** BEGIN SOURCE DATA **

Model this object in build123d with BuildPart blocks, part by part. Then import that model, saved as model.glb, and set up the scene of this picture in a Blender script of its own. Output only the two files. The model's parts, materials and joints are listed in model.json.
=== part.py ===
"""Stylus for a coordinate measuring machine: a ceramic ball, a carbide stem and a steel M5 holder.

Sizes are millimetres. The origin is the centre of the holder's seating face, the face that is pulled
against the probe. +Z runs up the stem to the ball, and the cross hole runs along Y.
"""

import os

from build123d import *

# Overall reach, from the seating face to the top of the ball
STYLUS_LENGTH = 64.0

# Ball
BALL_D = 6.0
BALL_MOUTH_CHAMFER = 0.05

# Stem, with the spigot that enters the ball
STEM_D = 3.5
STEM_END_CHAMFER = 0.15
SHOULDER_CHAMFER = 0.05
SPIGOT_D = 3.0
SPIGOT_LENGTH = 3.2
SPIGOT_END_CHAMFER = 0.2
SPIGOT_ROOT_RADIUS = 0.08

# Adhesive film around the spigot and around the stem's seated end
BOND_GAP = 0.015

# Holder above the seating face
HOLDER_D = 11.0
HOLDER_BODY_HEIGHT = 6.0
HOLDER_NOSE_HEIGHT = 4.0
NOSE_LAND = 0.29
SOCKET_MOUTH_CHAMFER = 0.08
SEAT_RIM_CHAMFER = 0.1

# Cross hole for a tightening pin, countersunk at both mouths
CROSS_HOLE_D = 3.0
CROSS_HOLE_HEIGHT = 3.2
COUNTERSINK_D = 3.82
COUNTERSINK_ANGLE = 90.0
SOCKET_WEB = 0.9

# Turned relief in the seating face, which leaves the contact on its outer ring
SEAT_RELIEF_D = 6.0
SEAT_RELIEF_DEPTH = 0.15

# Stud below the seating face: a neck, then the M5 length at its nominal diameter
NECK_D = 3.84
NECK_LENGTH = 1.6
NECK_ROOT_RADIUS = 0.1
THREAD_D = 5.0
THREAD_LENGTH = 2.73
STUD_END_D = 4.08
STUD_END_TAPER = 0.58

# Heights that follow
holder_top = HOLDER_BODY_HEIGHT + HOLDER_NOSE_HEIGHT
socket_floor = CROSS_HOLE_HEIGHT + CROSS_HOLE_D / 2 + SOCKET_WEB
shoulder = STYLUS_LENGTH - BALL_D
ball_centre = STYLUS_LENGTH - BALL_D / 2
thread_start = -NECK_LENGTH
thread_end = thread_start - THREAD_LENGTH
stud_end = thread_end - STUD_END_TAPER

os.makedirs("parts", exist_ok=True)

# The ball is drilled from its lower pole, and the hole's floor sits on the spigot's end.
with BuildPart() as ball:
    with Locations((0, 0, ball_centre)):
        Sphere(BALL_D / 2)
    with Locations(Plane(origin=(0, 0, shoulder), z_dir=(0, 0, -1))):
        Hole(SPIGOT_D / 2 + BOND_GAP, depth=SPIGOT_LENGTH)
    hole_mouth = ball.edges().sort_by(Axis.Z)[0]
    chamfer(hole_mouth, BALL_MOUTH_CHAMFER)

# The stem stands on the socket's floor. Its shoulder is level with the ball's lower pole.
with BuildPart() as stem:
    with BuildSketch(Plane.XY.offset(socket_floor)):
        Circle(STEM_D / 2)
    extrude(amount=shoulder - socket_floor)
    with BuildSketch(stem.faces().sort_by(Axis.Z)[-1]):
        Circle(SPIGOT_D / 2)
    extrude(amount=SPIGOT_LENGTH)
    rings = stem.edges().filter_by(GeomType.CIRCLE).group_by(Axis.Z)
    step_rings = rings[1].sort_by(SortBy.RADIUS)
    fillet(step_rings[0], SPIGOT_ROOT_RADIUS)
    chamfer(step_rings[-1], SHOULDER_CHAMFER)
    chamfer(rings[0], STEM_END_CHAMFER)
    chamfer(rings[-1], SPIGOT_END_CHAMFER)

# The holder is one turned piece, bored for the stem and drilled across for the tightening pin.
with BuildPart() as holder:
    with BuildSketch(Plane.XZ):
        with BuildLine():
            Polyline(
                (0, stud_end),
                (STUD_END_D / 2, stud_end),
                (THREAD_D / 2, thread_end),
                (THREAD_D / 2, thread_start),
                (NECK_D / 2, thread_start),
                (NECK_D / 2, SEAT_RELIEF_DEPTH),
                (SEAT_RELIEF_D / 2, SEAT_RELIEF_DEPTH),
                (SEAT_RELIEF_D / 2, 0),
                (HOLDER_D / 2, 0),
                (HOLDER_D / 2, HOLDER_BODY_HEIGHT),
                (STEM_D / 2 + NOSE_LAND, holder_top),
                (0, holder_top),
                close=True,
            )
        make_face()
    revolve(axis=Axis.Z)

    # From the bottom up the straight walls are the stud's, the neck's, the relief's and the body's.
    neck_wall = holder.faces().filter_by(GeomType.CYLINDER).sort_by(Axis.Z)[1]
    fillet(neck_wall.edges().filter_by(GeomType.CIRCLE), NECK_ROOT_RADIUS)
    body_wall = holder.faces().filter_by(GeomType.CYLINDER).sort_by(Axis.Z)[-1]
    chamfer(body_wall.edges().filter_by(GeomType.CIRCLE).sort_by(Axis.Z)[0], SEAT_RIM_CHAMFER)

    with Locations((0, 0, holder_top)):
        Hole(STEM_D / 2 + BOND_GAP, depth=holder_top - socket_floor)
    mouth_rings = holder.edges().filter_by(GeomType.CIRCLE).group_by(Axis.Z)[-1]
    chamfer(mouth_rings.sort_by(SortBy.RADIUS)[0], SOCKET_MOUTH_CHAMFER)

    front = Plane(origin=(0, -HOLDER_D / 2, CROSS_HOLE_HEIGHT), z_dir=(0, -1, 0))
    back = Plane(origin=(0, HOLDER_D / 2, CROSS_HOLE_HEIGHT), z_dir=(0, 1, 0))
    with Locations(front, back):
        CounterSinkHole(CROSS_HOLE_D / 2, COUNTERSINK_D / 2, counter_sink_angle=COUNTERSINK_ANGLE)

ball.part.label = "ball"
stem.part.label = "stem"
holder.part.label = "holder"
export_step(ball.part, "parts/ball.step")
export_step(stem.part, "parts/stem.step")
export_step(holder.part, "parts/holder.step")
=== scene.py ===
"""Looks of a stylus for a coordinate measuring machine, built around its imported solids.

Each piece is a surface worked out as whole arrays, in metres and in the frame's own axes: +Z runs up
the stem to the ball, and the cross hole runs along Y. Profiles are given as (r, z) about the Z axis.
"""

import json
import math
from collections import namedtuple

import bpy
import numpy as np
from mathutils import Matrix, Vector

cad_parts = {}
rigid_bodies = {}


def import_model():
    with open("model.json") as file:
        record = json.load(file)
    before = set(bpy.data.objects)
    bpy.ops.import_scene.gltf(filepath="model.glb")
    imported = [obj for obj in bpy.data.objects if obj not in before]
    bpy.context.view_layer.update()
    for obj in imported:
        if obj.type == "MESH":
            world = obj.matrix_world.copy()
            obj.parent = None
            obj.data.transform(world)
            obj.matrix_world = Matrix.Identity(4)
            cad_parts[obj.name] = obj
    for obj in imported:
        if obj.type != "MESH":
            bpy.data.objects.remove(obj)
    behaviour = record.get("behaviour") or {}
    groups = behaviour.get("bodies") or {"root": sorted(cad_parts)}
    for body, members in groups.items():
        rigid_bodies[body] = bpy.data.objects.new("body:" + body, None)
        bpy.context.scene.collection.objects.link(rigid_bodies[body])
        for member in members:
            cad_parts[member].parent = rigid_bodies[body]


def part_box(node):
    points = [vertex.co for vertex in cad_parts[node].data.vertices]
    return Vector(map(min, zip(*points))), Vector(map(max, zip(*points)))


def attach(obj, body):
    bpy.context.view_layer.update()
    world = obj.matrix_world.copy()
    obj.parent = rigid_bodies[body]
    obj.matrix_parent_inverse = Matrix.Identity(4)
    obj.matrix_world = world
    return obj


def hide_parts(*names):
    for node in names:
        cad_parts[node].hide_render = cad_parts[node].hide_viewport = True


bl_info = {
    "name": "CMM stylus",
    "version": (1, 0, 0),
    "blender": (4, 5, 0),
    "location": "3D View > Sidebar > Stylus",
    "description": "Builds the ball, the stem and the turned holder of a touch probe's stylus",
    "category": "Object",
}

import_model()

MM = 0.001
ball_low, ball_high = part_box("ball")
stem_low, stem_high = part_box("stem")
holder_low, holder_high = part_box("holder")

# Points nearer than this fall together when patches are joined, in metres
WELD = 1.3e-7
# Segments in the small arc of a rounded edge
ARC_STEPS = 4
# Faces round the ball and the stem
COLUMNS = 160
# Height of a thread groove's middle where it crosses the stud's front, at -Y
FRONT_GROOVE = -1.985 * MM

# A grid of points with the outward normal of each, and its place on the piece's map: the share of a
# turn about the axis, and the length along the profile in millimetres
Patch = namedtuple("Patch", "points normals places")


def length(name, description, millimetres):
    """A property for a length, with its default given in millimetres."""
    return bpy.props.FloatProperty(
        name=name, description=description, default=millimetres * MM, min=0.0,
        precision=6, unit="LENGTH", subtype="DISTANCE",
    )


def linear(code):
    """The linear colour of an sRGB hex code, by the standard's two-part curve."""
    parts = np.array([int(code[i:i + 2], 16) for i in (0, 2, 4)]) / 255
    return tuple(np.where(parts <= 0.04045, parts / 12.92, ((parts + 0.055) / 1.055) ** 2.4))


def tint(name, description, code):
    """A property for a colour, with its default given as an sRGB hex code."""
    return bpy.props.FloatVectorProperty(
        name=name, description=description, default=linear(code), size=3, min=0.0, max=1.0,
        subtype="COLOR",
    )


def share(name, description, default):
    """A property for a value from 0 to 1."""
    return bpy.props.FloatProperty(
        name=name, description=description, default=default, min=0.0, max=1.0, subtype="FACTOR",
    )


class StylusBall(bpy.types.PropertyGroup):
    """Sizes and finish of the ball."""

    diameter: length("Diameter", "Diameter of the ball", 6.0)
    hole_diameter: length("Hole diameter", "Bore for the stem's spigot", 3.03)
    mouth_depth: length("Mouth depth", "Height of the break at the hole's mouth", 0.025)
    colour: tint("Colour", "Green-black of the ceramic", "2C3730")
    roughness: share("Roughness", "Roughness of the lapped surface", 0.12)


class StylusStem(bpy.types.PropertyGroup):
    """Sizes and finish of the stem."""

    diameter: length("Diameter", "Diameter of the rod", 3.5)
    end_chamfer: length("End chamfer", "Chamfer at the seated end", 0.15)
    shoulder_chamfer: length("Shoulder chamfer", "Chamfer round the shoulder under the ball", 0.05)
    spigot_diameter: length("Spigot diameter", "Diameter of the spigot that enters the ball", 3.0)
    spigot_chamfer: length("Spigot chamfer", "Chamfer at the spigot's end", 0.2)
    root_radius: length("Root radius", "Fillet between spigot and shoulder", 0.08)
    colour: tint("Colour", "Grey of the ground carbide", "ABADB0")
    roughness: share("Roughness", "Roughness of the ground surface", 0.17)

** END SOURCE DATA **

**PROBLEM DETAILS**
Nothing outside the span should appear: copy exactly from the line with "front = Plane(origin=(0, -HOLDER_D" through the line with "bpy.data.objects.remove(obj)".

**ANSWER TO THE TASK**
    front = Plane(origin=(0, -HOLDER_D / 2, CROSS_HOLE_HEIGHT), z_dir=(0, -1, 0))
    back = Plane(origin=(0, HOLDER_D / 2, CROSS_HOLE_HEIGHT), z_dir=(0, 1, 0))
    with Locations(front, back):
        CounterSinkHole(CROSS_HOLE_D / 2, COUNTERSINK_D / 2, counter_sink_angle=COUNTERSINK_ANGLE)

ball.part.label = "ball"
stem.part.label = "stem"
holder.part.label = "holder"
export_step(ball.part, "parts/ball.step")
export_step(stem.part, "parts/stem.step")
export_step(holder.part, "parts/holder.step")
=== scene.py ===
"""Looks of a stylus for a coordinate measuring machine, built around its imported solids.

Each piece is a surface worked out as whole arrays, in metres and in the frame's own axes: +Z runs up
the stem to the ball, and the cross hole runs along Y. Profiles are given as (r, z) about the Z axis.
"""

import json
import math
from collections import namedtuple

import bpy
import numpy as np
from mathutils import Matrix, Vector

cad_parts = {}
rigid_bodies = {}


def import_model():
    with open("model.json") as file:
        record = json.load(file)
    before = set(bpy.data.objects)
    bpy.ops.import_scene.gltf(filepath="model.glb")
    imported = [obj for obj in bpy.data.objects if obj not in before]
    bpy.context.view_layer.update()
    for obj in imported:
        if obj.type == "MESH":
            world = obj.matrix_world.copy()
            obj.parent = None
            obj.data.transform(world)
            obj.matrix_world = Matrix.Identity(4)
            cad_parts[obj.name] = obj
    for obj in imported:
        if obj.type != "MESH":
            bpy.data.objects.remove(obj)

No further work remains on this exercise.